21 junio 2006

Yo, que imaginaba el paraíso bajo la especie de una… librería

Uno tiene muchos defectos –bueno, también virtudes, pero no está bien airearlas uno mismo- y uno de los mayores es la manía, casi compulsiva, de comprar libros. Pero, y esto es importante, no un libro cualquiera. O sea, no me vale con bajar la Ribera de Curtidores hasta el VIPS y comprar el primer libro de oferta o uno de los pocos de novedades –de fondo ni hablamos- que tienen. No, yo no busco “un libro cualquiera”, lo que hace que la afición lectora se vuelva un defecto es que cuando quiero un libro quiero ése y tan sólo ese. Así que no puedo ir a una tienda cualquiera de esas en las que venden libros como si se tratase de clavos, toallas o unas zapatillas. No, uno tiene que irse a una librería, una de las de verdad.
El otro día comentaba que eso no es muy frecuente –lo de que haya librerías como Dios manda-, y por eso acostumbra a andar uno como alma en pena de librería en librería en busca de ese libro que quiere.
Tengo suerte, dentro de lo que cabe, de vivir en una ciudad más o menos bien surtida de librerías, y de habitar en un barrio suficientemente céntrico para que no me caigan muy retiradas de mi casa. Y aún así creo que hay pocas, y aún así hay veces que me vuelvo a casa sin el libro que quería.
A veces uno vuelve acompañado por otro. Este es otro de mis defectos, que tengo una visión del mundo, y por lo tanto de la satisfacción de mis deseos, por extensión de mis necesidades, suficientemente dócil como para no tener que retirarme a casa y cortarme las venas. Y digo que es un defecto porque esa docilidad y adaptabilidad la pongo en práctica no sólo con los libros, sino también por ejemplo a la hora de ligar. Yo creo, como Bauman, que la modernidad es líquida, y que hay que saber adaptarse igual que hace la modernidad a las situaciones.
Pero esto siempre choca con las limitaciones propias del entorno. Por ejemplo, no hay manera de ligar con una persona u otra si no hay personas con las que ligar y, del mismo modo, no hay manera de conseguir ese libro si no hay donde comprarlo.
Así que estos días me he alegrado mucho de vivir aquí y no en Cáceres. Llevo un par de días leyendo con cierta angustia la historia de la librería Boxoyo, que han cerrado sin dar demasiadas explicaciones.

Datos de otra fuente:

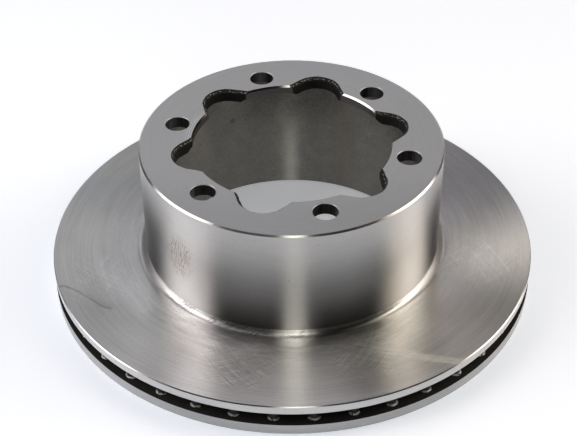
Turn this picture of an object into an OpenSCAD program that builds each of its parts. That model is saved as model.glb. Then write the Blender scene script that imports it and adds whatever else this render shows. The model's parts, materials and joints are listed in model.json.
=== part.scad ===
// Ventilated brake disc with a deep hat, cast in one piece in grey iron and then turned.
// Two friction cheeks are held apart by rows of round pins. The outboard cheek runs into
// the hat, and the inside of the hat is a parking brake drum. The disc lies on its inboard
// friction face, with the hub axis along Z and the mounting face on top.

/* [Friction ring] */
// Outer diameter of the disc
disc_d = 304; // [290:1:340]
// Thickness of the outboard cheek, the one that runs into the hat
outboard_t = 5.5; // [4:0.5:9]
// Height of the air gap between the cheeks
vent_gap = 9; // [6:0.5:12]
// Thickness of the inboard cheek, the one that the disc lies on
inboard_t = 7; // [4:0.5:10]
// Chamfer at the outer edge of each friction face
rim_chamfer = 0.8; // [0.3:0.1:1.5]
// Width of the ring of open air inlet between the drum and the inboard cheek
inlet_w = 9.5; // [6:0.5:13]
// Chamfer at the inner edge of the inboard friction face
inlet_chamfer = 1.5; // [0.5:0.1:2.5]

/* [Vent pins] */
// Pins in each row
pin_count = 40; // [24:1:44]
// Rows of pins, each turned half a step from the last
pin_rows = 3; // [2:1:4]
// Diameter of a pin at its waist
pin_d = 7.5; // [5:0.5:9]
// Height and width of the flare at each foot of a pin
pin_flare = 1.4; // [0.5:0.1:2]
// Distance from the rim to the middle of the outer row
rim_to_pins = 10; // [7:0.5:14]
// Distance from the inner edge of the inboard cheek to the middle of the inner row
inlet_to_pins = 9.5; // [7:0.5:12]

/* [Hat and drum] */
// Height from the inboard friction face to the mounting face
overall_h = 95.5; // [60:0.5:120]
// Inside diameter of the parking brake drum
drum_d = 172; // [165:1:180]
// Wall between the drum and the outside of the hat
hat_wall = 7; // [5:0.5:9]
// Thickness of the mounting flange
flange_t = 8; // [6.5:0.5:12]
// Chamfer round the mounting face
hat_chamfer = 1; // [0.4:0.1:2]
// Fillet at the foot of the hat
foot_fillet = 3.5; // [1:0.5:5]
// Width of the turned relief between that fillet and the friction face
relief_w = 2; // [1:0.5:6]
// Depth of the turned relief
relief_depth = 0.3; // [0.2:0.1:1]
// Fillet in the corner between the drum and the flange
drum_fillet = 4; // [1:0.5:6]
// Fillet in the corner between the hat and the vent side of the outboard cheek
vent_fillet = 2.5; // [1:0.5:4]
// Chamfer at the mouth of the drum
mouth_chamfer = 1; // [0.5:0.1:2.5]
// How far the mouth of the drum stands back from the inboard friction face
mouth_setback = 0.5; // [0.2:0.1:2]

/* [Hub opening] */
// Diameter of the machined pilot bore
pilot_d = 121; // [112:1:123]
// Chamfer on top of the pilot bore
pilot_chamfer = 1; // [0.4:0.1:1.5]
// Bevel under the pilot bore
pilot_bevel = 3; // [0.5:0.1:4]
// Diameter over the tips of the cast lobes
lobe_reach = 148.2; // [140:0.2:154]
// Radius of the rounded tip of a lobe
lobe_tip_r = 15.4; // [12:0.2:17]
// Angle between the flank of a lobe and its middle line
lobe_flank = 31.5; // [20:0.5:40]
// Cast bevel round the top edge of a lobe
lobe_bevel = 2; // [0.5:0.1:3]
// Turn of the cast lobes from midway between the drilled holes
lobe_turn = -1.3; // [-3:0.1:3]

/* [Bolt holes] */
// Number of bolt holes, with one lobe between each two
bolt_count = 6; // [4:1:7]
// Diameter of the circle through the bolt holes
bolt_pcd = 146; // [138:1:152]
// Diameter of a bolt hole
bolt_d = 15; // [10:0.5:16]
// Chamfer at both ends of a bolt hole
bolt_chamfer = 0.4; // [0.2:0.1:1]
// Angle of the first bolt hole
bolt_angle = 45; // [0:1:60]

/* [Hidden] */

disc_r = disc_d / 2;
drum_r = drum_d / 2;
hat_r = drum_r + hat_wall;
pilot_r = pilot_d / 2;
inboard_r = hat_r + inlet_w;

// Heights, from the inboard friction face up
vent_bottom = inboard_t;
vent_top = inboard_t + vent_gap;
ring_top = vent_top + outboard_t;
flange_bottom = overall_h - flange_t;
relief_top = ring_top - relief_depth;
relief_r = hat_r + foot_fillet + relief_w;

// Rows of pins, spread evenly from the rim to the inlet
outer_row_r = disc_r - rim_to_pins;
inner_row_r = inboard_r + inlet_to_pins;
row_step = (outer_row_r - inner_row_r) / (pin_rows - 1);
pin_step = 360 / pin_count;
pin_angle = 270 + pin_step / 2;
pin_root = 1;

// A lobe: the centre of its tip, and the half width where the flank leaves the tip
bolt_step = 360 / bolt_count;
lobe_tip_x = lobe_reach / 2 - lobe_tip_r;
lobe_angle = bolt_angle + bolt_step / 2 + lobe_turn;
clear = 1;

$fn = 180;
small_fn = 48;

// Quarter-round filler for an inside corner at the origin, with its arms along +X and +Y
module corner_fillet(r) {
    difference() {
        square(r);
        translate([r, r]) circle(r, $fn = small_fn);
    }
}

// Half section of the hat, its flange and the outboard cheek
module hat_section() {
    polygon([
        [pilot_r, overall_h - pilot_chamfer],
        [pilot_r + pilot_chamfer, overall_h],
        [hat_r - hat_chamfer, overall_h],
        [hat_r, overall_h - hat_chamfer],
        [hat_r, relief_top],
        [relief_r, relief_top],
        [relief_r + relief_depth, ring_top],
        [disc_r - rim_chamfer, ring_top],
        [disc_r, ring_top - rim_chamfer],
        [disc_r, vent_top],
        [hat_r, vent_top],
        [hat_r, mouth_setback],
        [drum_r + mouth_chamfer, mouth_setback],
        [drum_r, mouth_setback + mouth_chamfer],
        [drum_r, flange_bottom],
        [pilot_r + pilot_bevel, flange_bottom],
        [pilot_r, flange_bottom + pilot_bevel],
    ]);
    translate([hat_r, relief_top]) corner_fillet(foot_fillet);
    translate([hat_r, vent_top]) mirror([0, 1]) corner_fillet(vent_fillet);
    translate([drum_r, flange_bottom]) rotate(180) corner_fillet(drum_fillet);
}

// Half section of the inboard cheek
module inboard_section() {
    polygon([
        [inboard_r + inlet_chamfer, 0],
        [disc_r - rim_chamfer, 0],
        [disc_r, rim_chamfer],
        [disc_r, vent_bottom],
        [inboard_r, vent_bottom],
        [inboard_r, inlet_chamfer],
    ]);
}

// One vent pin with a flared foot on each cheek, rooted a little way into both
module vent_pin() {
    waist_r = pin_d / 2;
    foot_r = waist_r + pin_flare;
    rotate_extrude($fn = small_fn)
        polygon([
            [0, vent_bottom - pin_root],
            [foot_r, vent_bottom - pin_root],
            [foot_r, vent_bottom],
            [waist_r, vent_bottom + pin_flare],
            [waist_r, vent_top - pin_flare],
            [foot_r, vent_top],
            [foot_r, vent_top + pin_root],
            [0, vent_top + pin_root],
        ]);
}

// All the rows of pins, staggered
module vent_pins() {
    for (row = [0 : pin_rows - 1], i = [0 : pin_count - 1])
        rotate(pin_angle + (i + (row % 2) / 2) * pin_step)
            translate([outer_row_r - row * row_step, 0])
                vent_pin();
}

// Plan of one lobe along +X, drawn in from its top edge by a margin
module lobe_plan(inset) {
    tip_r = lobe_tip_r - inset;
    flank_x = lobe_tip_x + tip_r * sin(lobe_flank);
    flank_y = tip_r * cos(lobe_flank);
    run = (flank_x - pilot_r / 2) * tan(lobe_flank);
    translate([lobe_tip_x, 0]) circle(tip_r);
    polygon([
        [flank_x, flank_y],
        [pilot_r / 2, flank_y + run],
        [pilot_r / 2, -flank_y - run],
        [flank_x, -flank_y],
    ]);
}

// Cast bevel along one flank of a lobe, from the tip towards the pilot bore
module flank_bevel() {
    run = (lobe_tip_x + lobe_tip_r * sin(lobe_flank) - pilot_r / 2) / cos(lobe_flank);
    translate([lobe_tip_x, 0, overall_h])
        rotate([90, 0, 90 - lobe_flank])
            translate([0, 0, -run])
                linear_extrude(run)
                    polygon([
                        [0, -lobe_bevel],
                        [lobe_tip_r - lobe_bevel, -lobe_bevel],
                        [lobe_tip_r + clear, clear],
                        [0, clear],
                    ]);
}

// Space of one lobe, right through the flange, with its cast bevel on top
module lobe_cut() {
    translate([0, 0, flange_bottom - clear])
        linear_extrude(flange_t + 2 * clear)
            lobe_plan(lobe_bevel);
    translate([lobe_tip_x, 0, overall_h - lobe_bevel])
        cylinder(h = lobe_bevel + clear, r1 = lobe_tip_r - lobe_bevel, r2 = lobe_tip_r + clear);
    flank_bevel();
    mirror([0, 1, 0]) flank_bevel();
}

// One bolt hole, chamfered at both ends
module bolt_cut() {
    hole_r = bolt_d / 2;
    rotate_extrude($fn = small_fn)
        polygon([
            [0, flange_bottom - clear],
            [hole_r + bolt_chamfer + clear, flange_bottom - clear],
            [hole_r, flange_bottom + bolt_chamfer],
            [hole_r, overall_h - bolt_chamfer],
            [hole_r + bolt_chamfer + clear, overall_h + clear],
            [0, overall_h + clear],
        ]);
}

// The whole casting, drilled and turned
module brake_disc() {
    color("darkgray")
        difference() {
            union() {
                rotate_extrude() hat_section();
                rotate_extrude() inboard_section();
                vent_pins();
            }
            for (i = [0 : bolt_count - 1]) {
                rotate(bolt_angle + i * bolt_step)
                    translate([bolt_pcd / 2, 0])
                        bolt_cut();
                rotate(lobe_angle + i * bolt_step)
                    lobe_cut();
            }
        }
}

brake_disc();
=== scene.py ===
import json
import math

import bpy
from mathutils import Matrix, Vector


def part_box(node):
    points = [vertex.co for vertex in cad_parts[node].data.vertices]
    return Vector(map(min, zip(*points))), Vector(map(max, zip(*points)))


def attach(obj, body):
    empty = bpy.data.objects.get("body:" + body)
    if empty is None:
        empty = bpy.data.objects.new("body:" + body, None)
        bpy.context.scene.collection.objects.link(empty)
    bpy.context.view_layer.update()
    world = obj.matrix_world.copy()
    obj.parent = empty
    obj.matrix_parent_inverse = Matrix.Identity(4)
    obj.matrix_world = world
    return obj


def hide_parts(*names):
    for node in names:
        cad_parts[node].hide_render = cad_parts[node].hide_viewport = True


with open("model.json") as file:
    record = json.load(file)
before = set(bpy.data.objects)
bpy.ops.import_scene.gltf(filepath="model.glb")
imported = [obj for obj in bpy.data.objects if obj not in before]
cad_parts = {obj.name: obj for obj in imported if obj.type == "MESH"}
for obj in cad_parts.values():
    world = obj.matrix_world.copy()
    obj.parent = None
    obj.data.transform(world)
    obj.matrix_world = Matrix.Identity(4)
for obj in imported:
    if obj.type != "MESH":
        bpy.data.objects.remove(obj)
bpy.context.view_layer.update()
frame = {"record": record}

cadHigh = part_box("brake_disc")[1]
mounts = {mount["name"]: mount for mount in frame["record"]["mounts"]}
mm = 0.001


class Field:
    # A socket that can be written into a sum
    def __init__(self, tree, socket):
        self.tree = tree
        self.socket = socket

    def math(self, operation, *values):
        return self.tree.node("ShaderNodeMath", {"operation": operation}, dict(enumerate(values)))

    def of(self, operation):
        return self.math(operation, self)

    def swing(self):
        # A noise that swings about 0 in place of a half
        return self - 0.5

    def also(self, name):
        return Field(self.tree, self.socket.node.outputs[name])

    def __add__(self, other):
        return self.math("ADD", self, other)

    def __sub__(self, other):
        return self.math("SUBTRACT", self, other)

    def __mul__(self, other):
        return self.math("MULTIPLY", self, other)

    def __truediv__(self, other):
        return self.math("DIVIDE", self, other)

    def __rsub__(self, other):
        return self.math("SUBTRACT", other, self)

    def __gt__(self, other):
        return self.math("GREATER_THAN", self, other)

    def __lt__(self, other):
        return self.math("LESS_THAN", self, other)

    def __abs__(self):
        return self.of("ABSOLUTE")

    __radd__ = __add__
    __rmul__ = __mul__


class Tree:
    # Adds nodes to a shader or a geometry tree
    def __init__(self, nodeTree):
        self.nodes = nodeTree.nodes
        self.links = nodeTree.links

    def node(self, kind, settings=None, values=None, output=0):
        made = self.nodes.new(kind)
        for key, value in (settings or {}).items():
            setattr(made, key, value)
        for key, value in (values or {}).items():
            self.feed(made.inputs[key], value)
        return Field(self, made.outputs[output]) if made.outputs else made

    def feed(self, socket, value):
        if isinstance(value, Field):
            self.links.new(value.socket, socket)
        elif socket.type == "RGBA" and len(value) == 3:
            socket.default_value = (*value, 1)
        else:
            socket.default_value = value

    def vector(self, x=0.0, y=0.0, z=0.0):
        return self.node("ShaderNodeCombineXYZ", None, {0: x, 1: y, 2: z})

    def split(self, vector):
        return self.node("ShaderNodeSeparateXYZ", None, {0: vector})

    def scaled(self, vector, scale):
        # A place or a colour times a number
        return self.node("ShaderNodeVectorMath", {"operation": "SCALE"}, {0: vector, "Scale": scale})

    def noise(self, vector, scale=1.0, detail=2.0, roughness=0.5):
        values = {"Vector": vector, "Scale": scale, "Detail": detail, "Roughness": roughness}
        return self.node("ShaderNodeTexNoise", None, values)

    def smooth(self, value, start, full):
        # 0 up to start and 1 from full on, whichever of the two is higher
        values = {"Value": value, "From Min": start, "From Max": full}
        return self.node("ShaderNodeMapRange", {"interpolation_type": "SMOOTHSTEP"}, values)

    def mixColour(self, factor, first, second):
        mix = self.nodes.new("ShaderNodeMix")
        mix.data_type = "RGBA"
        self.feed(mix.inputs[0], factor)
        self.feed(mix.inputs[6], first)
        self.feed(mix.inputs[7], second)
        return Field(self, mix.outputs[2])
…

Del asunto me he enterado por el blog de Álvaro Valverde –lo tienen en la lista de enlaces del lateral, así me ahorro tener que andar generando otro en mitad del texto, que los hipervínculos son poco agradables estéticamente- en el que se da buena cuenta de los sucedido.
Parece ser que no es la primera vez que los lectores de Cáceres se ven en una de estas, ya que los libreros –que tuvieron el detalle de llevarse la librería del centro histórico, moderno y algo descafeinado como todos los centros urbanos de las capitales de provincia que se construyeron en el franquismo, al casco histórico, y así les pagan- ya se vieron obligados, por la denuncia de un vecino al que le preocupaba el peso de los libros en las estanterías, a reducir la oferta de este paraíso –Borges, veinte años lejos de nosotros, dixit- y dejar a los lectores un poco más desamparados. Le sorprende a uno que, la misma técnica que se usa para acabar con los bares y las salas de fiesta –el control de aforo- sea la misma con la que se cierren las librerías en Cáceres. Supongo que el vecino debe seguir la vieja doctrina franquista –a más sean, y si actúan en comandita, más peligrosos son.
Yo creo que esto se soluciona de un modo muy sencillo. Basta con que el ayuntamiento mande un perito y que decida cuántos libros aguantan las paredes del inmueble. Que indique si hay algún tipo de reforma estructural que permita a los libreros llevar tantos libros como deseen y, en caso de haberla, que la pague el ayuntamiento –si el libro es un bien cultural hay que ponerlo al alcance del dueño, que bastante tiene con pagar la letra del local-, y, para eliminar futuros problemas, que realoje al vecino latoso en algún barrio descafeinado de casas de hormigón sin estanterías cargadas que pongan en peligro su estructura.
Y que dejen a la gente morirse a gusto entre libros, coño, que no hacen daño a nadie de ese modo.